## Aim of the exercise
Show every line below where "FreeCAD" can be found.

## Provided material
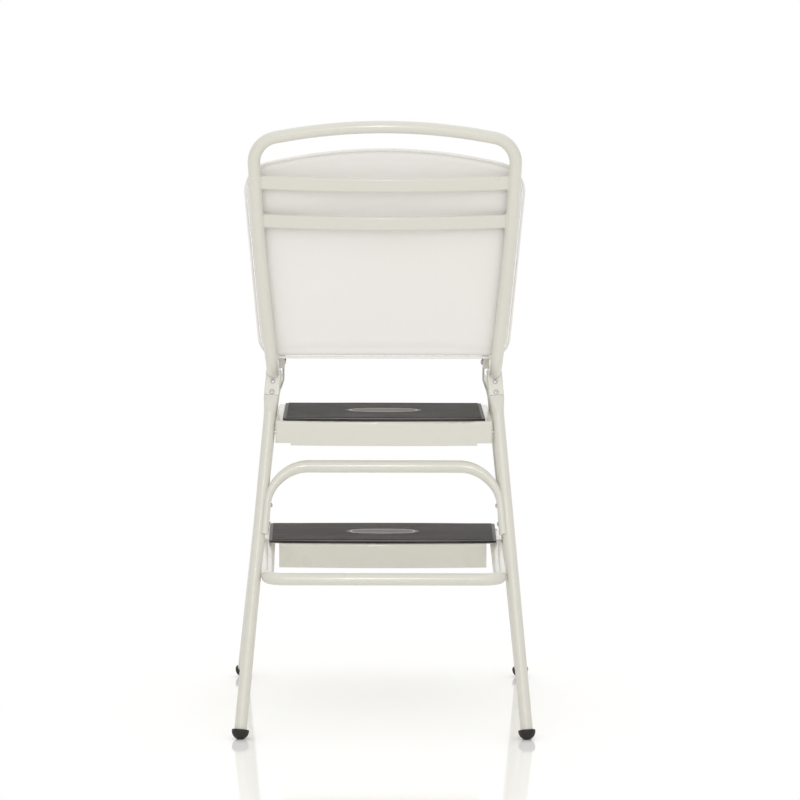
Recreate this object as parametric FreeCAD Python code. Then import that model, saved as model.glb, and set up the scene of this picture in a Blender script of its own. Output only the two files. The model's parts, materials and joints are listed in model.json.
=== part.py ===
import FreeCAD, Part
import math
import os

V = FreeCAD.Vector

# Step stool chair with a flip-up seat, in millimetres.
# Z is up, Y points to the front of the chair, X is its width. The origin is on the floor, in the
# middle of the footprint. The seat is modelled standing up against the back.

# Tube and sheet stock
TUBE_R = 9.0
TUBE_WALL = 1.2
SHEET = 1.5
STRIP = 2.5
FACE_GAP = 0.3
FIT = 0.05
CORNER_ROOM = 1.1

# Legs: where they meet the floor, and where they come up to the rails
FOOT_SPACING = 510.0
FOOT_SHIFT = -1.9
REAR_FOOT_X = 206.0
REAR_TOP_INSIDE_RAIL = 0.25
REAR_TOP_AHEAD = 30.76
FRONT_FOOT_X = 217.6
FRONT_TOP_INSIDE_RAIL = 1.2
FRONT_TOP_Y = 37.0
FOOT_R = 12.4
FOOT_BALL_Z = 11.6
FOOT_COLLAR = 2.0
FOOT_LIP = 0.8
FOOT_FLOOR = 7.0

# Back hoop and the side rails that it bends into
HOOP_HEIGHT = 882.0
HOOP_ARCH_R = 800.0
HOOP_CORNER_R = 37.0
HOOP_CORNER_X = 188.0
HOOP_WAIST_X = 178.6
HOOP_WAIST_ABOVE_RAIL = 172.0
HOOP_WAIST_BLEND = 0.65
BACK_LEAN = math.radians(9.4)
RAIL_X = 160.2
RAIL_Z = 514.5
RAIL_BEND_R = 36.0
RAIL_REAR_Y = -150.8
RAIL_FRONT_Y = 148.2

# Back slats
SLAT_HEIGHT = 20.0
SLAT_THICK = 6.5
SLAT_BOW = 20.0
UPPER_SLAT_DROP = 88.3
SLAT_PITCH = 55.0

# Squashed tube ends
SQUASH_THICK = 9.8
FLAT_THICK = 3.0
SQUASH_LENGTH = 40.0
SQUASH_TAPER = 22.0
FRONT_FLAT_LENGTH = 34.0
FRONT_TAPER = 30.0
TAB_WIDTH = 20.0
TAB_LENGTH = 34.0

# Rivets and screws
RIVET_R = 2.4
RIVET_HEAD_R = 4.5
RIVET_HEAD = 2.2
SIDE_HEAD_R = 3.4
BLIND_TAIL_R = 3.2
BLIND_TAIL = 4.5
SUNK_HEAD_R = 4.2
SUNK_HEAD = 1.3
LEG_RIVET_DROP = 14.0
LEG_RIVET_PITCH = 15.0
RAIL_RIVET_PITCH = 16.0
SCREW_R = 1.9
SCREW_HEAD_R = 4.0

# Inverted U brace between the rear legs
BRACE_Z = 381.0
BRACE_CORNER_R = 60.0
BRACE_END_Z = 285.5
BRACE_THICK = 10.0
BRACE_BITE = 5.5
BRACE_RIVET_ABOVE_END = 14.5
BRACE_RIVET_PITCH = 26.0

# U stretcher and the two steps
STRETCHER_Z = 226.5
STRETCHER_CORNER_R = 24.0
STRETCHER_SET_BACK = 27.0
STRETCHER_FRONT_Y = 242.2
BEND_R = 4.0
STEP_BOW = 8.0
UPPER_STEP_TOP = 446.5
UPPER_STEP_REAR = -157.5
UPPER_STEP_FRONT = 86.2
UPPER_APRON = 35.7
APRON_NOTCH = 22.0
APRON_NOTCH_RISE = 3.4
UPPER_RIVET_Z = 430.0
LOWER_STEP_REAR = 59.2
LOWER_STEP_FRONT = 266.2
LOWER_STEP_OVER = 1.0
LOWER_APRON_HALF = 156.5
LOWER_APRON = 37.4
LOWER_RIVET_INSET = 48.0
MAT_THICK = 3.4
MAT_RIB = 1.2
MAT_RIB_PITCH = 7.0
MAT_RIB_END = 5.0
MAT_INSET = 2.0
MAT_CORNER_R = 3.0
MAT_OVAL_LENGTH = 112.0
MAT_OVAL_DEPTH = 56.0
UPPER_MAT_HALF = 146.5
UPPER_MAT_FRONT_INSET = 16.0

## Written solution
Recreate this object as parametric FreeCAD Python code. Then import that model, saved as model.glb, and set up the scene of this picture in a Blender script of its own. Output only the two files. The model's parts, materials and joints are listed in model.json.
import FreeCAD, Part
V = FreeCAD.Vector